Exercise aim: Output the material below in its entirety, exactly as given.

**********

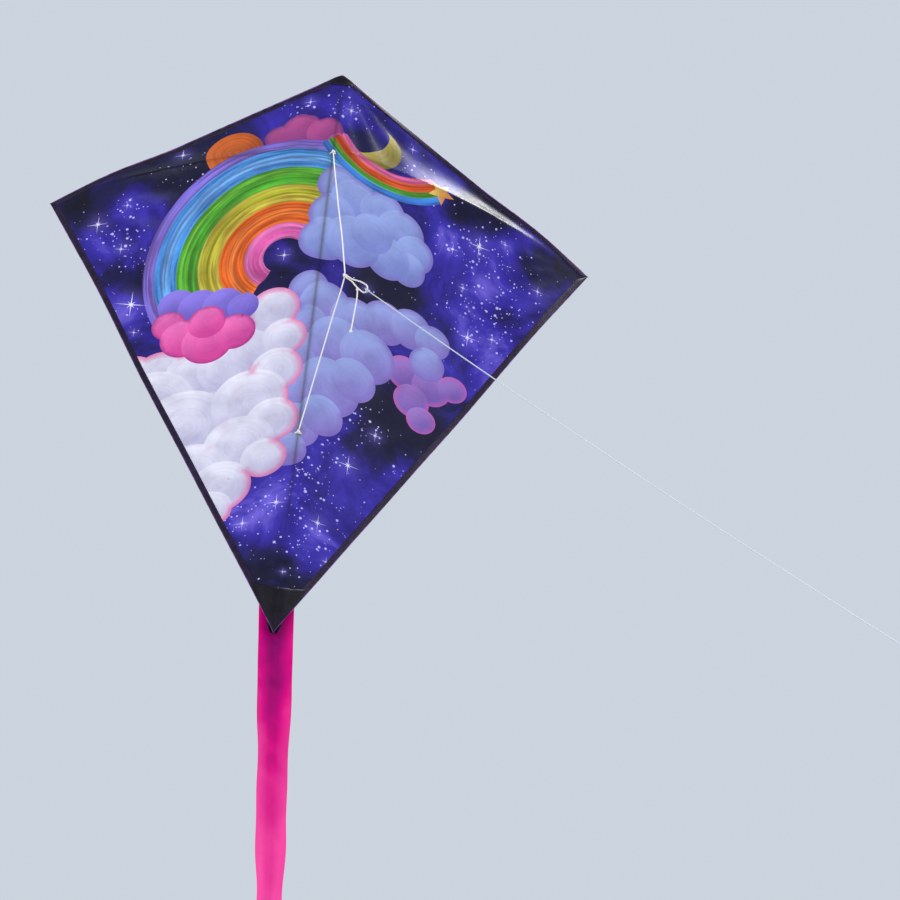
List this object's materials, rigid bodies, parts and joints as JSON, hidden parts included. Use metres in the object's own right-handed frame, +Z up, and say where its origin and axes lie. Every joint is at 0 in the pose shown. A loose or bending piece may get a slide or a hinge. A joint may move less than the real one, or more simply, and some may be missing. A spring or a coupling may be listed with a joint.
{
  "type": "diamond kite",
  "caption": "Single-line diamond kite: a printed cloth sail on a spine and bowed spreaders, with a bridle, a flying line and a long ribbon tail.",
  "frame": {"origin": "where the spine's axis and the two spreaders' axes cross, inside the centre hub", "axes": "+X to the right as the flyer sees the front of the sail, +Y away from the flyer, to the back of the sail, +Z up the spine to the nose"},
  "size_m": [0.87, 1.257, 1.918],
  "materials": {
    "printed_sailcloth": "ripstop sailcloth, printed",
    "binding": "woven binding tape",
    "corner_cloth": "black reinforcing cloth",
    "fibreglass": "pulled fibreglass rod",
    "vinyl": "soft vinyl",
    "cord": "braided polyester cord",
    "ribbon": "thin pink ribbon cloth"
  },
  "bodies": {
    "frame": {"spine_rod": "fibreglass", "nose_cap": "vinyl", "tail_cap": "vinyl", "centre_hub": "vinyl", "sail_spine_strip": "printed_sailcloth", "nose_pocket": "corner_cloth", "tail_pocket": "corner_cloth", "upper_tie_patch": "corner_cloth", "lower_tie_patch": "corner_cloth", "upper_tie": "cord", "lower_tie": "cord", "tail_tab": "corner_cloth", "ribbon_header": "ribbon"},
    "left_wing": {"sail_left": "printed_sailcloth", "upper_binding_left": "binding", "lower_binding_left": "binding", "spreader_left": "fibreglass", "hub_sleeve_left": "vinyl", "tip_cap_left": "vinyl", "tip_pocket_left": "corner_cloth", "tip_patch_left": "corner_cloth", "nose_patch_left": "corner_cloth", "tail_patch_left": "corner_cloth"},
    "right_wing": {"sail_right": "printed_sailcloth", "upper_binding_right": "binding", "lower_binding_right": "binding", "spreader_right": "fibreglass", "hub_sleeve_right": "vinyl", "tip_cap_right": "vinyl", "tip_pocket_right": "corner_cloth", "tip_patch_right": "corner_cloth", "nose_patch_right": "corner_cloth", "tail_patch_right": "corner_cloth"},
    "bridle": {"bridle_upper_leg": "cord", "bridle_lower_leg": "cord", "bridle_knot": "cord"},
    "tow_loop": {"tow_loop": "cord", "tag_knot": "cord"},
    "tag": {"tag_cord": "cord", "tag_stopper": "cord"},
    "line": {"line_hitch": "cord", "flying_line": "cord", "line_end_knot": "cord", "line_end_loop": "cord"},
    "tail_upper": {"ribbon_upper": "ribbon"},
    "tail_middle": {"ribbon_middle": "ribbon"},
    "tail_lower": {"ribbon_lower": "ribbon"}
  },
  "joints": [
    {"name": "right_wing_flex", "type": "hinge", "parent": "frame", "child": "right_wing", "pos_m": [0.008, -0.00256, 0], "axis": [0, 0, 1], "range_deg": [-12, 15], "stiffness_Nm_per_rad": 0.3},
    {"name": "left_wing_flex", "type": "hinge", "parent": "frame", "child": "left_wing", "pos_m": [-0.008, -0.00256, 0], "axis": [0, 0, -1], "range_deg": [-12, 15], "stiffness_Nm_per_rad": 0.3},
    {"name": "bridle_swing", "type": "hinge", "parent": "frame", "child": "bridle", "pos_m": [0, -0.00685, 0], "axis": [0, 0, 1], "range_deg": [-106, 54]},
    {"name": "tow_loop_pitch", "type": "hinge", "parent": "bridle", "child": "tow_loop", "pos_m": [0.03, -0.069, -0.215], "axis": [-0.8991, -0.4378, 0], "range_deg": [-28, 45]},
    {"name": "tag_swing", "type": "hinge", "parent": "tow_loop", "child": "tag", "pos_m": [0.04546, -0.10074, -0.25076], "axis": [1, 0, 0], "range_deg": [-25, 60]},
    {"name": "line_pitch", "type": "hinge", "parent": "tow_loop", "child": "line", "pos_m": [0.05528, -0.12091, -0.26286], "axis": [-0.8991, -0.4378, 0], "range_deg": [-20, 30]},
    {"name": "tail_swing", "type": "hinge", "parent": "frame", "child": "tail_upper", "pos_m": [0, 0.0096, -0.61], "axis": [1, 0, 0], "range_deg": [0, 85]},
    {"name": "tail_middle_bend", "type": "hinge", "parent": "tail_upper", "child": "tail_middle", "pos_m": [0.02349, 0.01948, -0.88], "axis": [0.8447, 0.5352, 0], "range_deg": [-50, 60]},
    {"name": "tail_lower_bend", "type": "hinge", "parent": "tail_middle", "child": "tail_lower", "pos_m": [0.0609, 0.0306, -1.31], "axis": [0.901, 0.4338, 0], "range_deg": [-50, 60]}
  ]
}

**********

Task response:
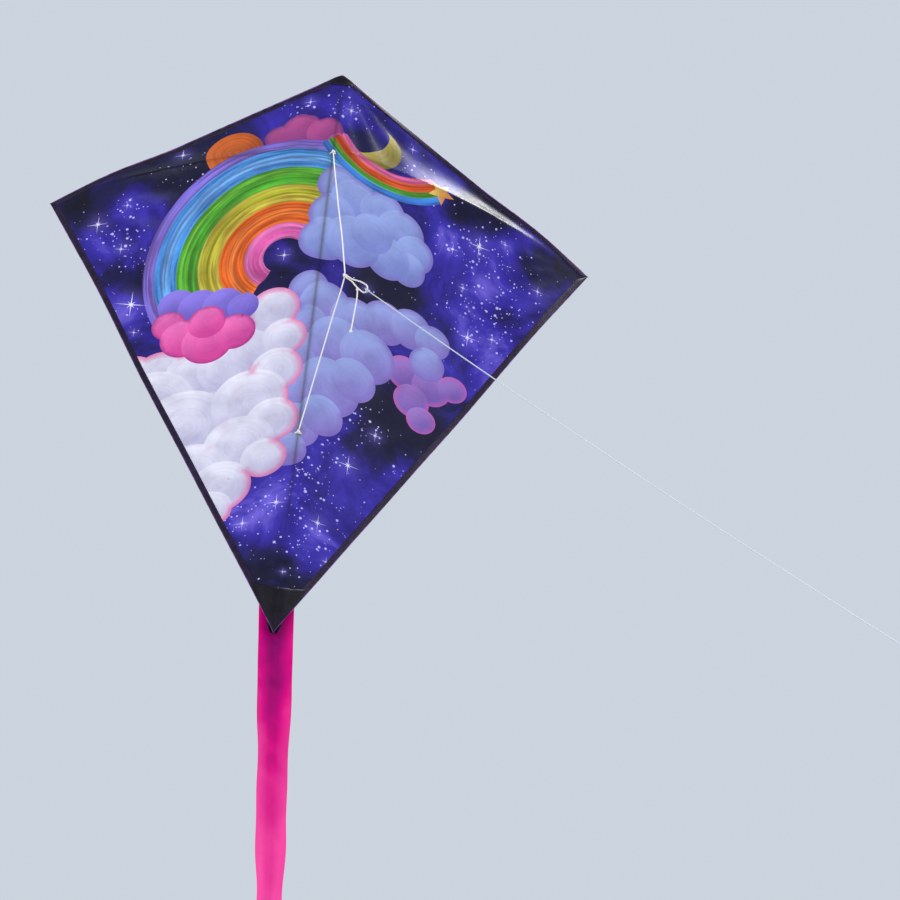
List this object's materials, rigid bodies, parts and joints as JSON, hidden parts included. Use metres in the object's own right-handed frame, +Z up, and say where its origin and axes lie. Every joint is at 0 in the pose shown. A loose or bending piece may get a slide or a hinge. A joint may move less than the real one, or more simply, and some may be missing. A spring or a coupling may be listed with a joint.
{
  "type": "diamond kite",
  "caption": "Single-line diamond kite: a printed cloth sail on a spine and bowed spreaders, with a bridle, a flying line and a long ribbon tail.",
  "frame": {"origin": "where the spine's axis and the two spreaders' axes cross, inside the centre hub", "axes": "+X to the right as the flyer sees the front of the sail, +Y away from the flyer, to the back of the sail, +Z up the spine to the nose"},
  "size_m": [0.87, 1.257, 1.918],
  "materials": {
    "printed_sailcloth": "ripstop sailcloth, printed",
    "binding": "woven binding tape",
    "corner_cloth": "black reinforcing cloth",
    "fibreglass": "pulled fibreglass rod",
    "vinyl": "soft vinyl",
    "cord": "braided polyester cord",
    "ribbon": "thin pink ribbon cloth"
  },
  "bodies": {
    "frame": {"spine_rod": "fibreglass", "nose_cap": "vinyl", "tail_cap": "vinyl", "centre_hub": "vinyl", "sail_spine_strip": "printed_sailcloth", "nose_pocket": "corner_cloth", "tail_pocket": "corner_cloth", "upper_tie_patch": "corner_cloth", "lower_tie_patch": "corner_cloth", "upper_tie": "cord", "lower_tie": "cord", "tail_tab": "corner_cloth", "ribbon_header": "ribbon"},
    "left_wing": {"sail_left": "printed_sailcloth", "upper_binding_left": "binding", "lower_binding_left": "binding", "spreader_left": "fibreglass", "hub_sleeve_left": "vinyl", "tip_cap_left": "vinyl", "tip_pocket_left": "corner_cloth", "tip_patch_left": "corner_cloth", "nose_patch_left": "corner_cloth", "tail_patch_left": "corner_cloth"},
    "right_wing": {"sail_right": "printed_sailcloth", "upper_binding_right": "binding", "lower_binding_right": "binding", "spreader_right": "fibreglass", "hub_sleeve_right": "vinyl", "tip_cap_right": "vinyl", "tip_pocket_right": "corner_cloth", "tip_patch_right": "corner_cloth", "nose_patch_right": "corner_cloth", "tail_patch_right": "corner_cloth"},
    "bridle": {"bridle_upper_leg": "cord", "bridle_lower_leg": "cord", "bridle_knot": "cord"},
    "tow_loop": {"tow_loop": "cord", "tag_knot": "cord"},
    "tag": {"tag_cord": "cord", "tag_stopper": "cord"},
    "line": {"line_hitch": "cord", "flying_line": "cord", "line_end_knot": "cord", "line_end_loop": "cord"},
    "tail_upper": {"ribbon_upper": "ribbon"},
    "tail_middle": {"ribbon_middle": "ribbon"},
    "tail_lower": {"ribbon_lower": "ribbon"}
  },
  "joints": [
    {"name": "right_wing_flex", "type": "hinge", "parent": "frame", "child": "right_wing", "pos_m": [0.008, -0.00256, 0], "axis": [0, 0, 1], "range_deg": [-12, 15], "stiffness_Nm_per_rad": 0.3},
    {"name": "left_wing_flex", "type": "hinge", "parent": "frame", "child": "left_wing", "pos_m": [-0.008, -0.00256, 0], "axis": [0, 0, -1], "range_deg": [-12, 15], "stiffness_Nm_per_rad": 0.3},
    {"name": "bridle_swing", "type": "hinge", "parent": "frame", "child": "bridle", "pos_m": [0, -0.00685, 0], "axis": [0, 0, 1], "range_deg": [-106, 54]},
    {"name": "tow_loop_pitch", "type": "hinge", "parent": "bridle", "child": "tow_loop", "pos_m": [0.03, -0.069, -0.215], "axis": [-0.8991, -0.4378, 0], "range_deg": [-28, 45]},
    {"name": "tag_swing", "type": "hinge", "parent": "tow_loop", "child": "tag", "pos_m": [0.04546, -0.10074, -0.25076], "axis": [1, 0, 0], "range_deg": [-25, 60]},
    {"name": "line_pitch", "type": "hinge", "parent": "tow_loop", "child": "line", "pos_m": [0.05528, -0.12091, -0.26286], "axis": [-0.8991, -0.4378, 0], "range_deg": [-20, 30]},
    {"name": "tail_swing", "type": "hinge", "parent": "frame", "child": "tail_upper", "pos_m": [0, 0.0096, -0.61], "axis": [1, 0, 0], "range_deg": [0, 85]},
    {"name": "tail_middle_bend", "type": "hinge", "parent": "tail_upper", "child": "tail_middle", "pos_m": [0.02349, 0.01948, -0.88], "axis": [0.8447, 0.5352, 0], "range_deg": [-50, 60]},
    {"name": "tail_lower_bend", "type": "hinge", "parent": "tail_middle", "child": "tail_lower", "pos_m": [0.0609, 0.0306, -1.31], "axis": [0.901, 0.4338, 0], "range_deg": [-50, 60]}
  ]
}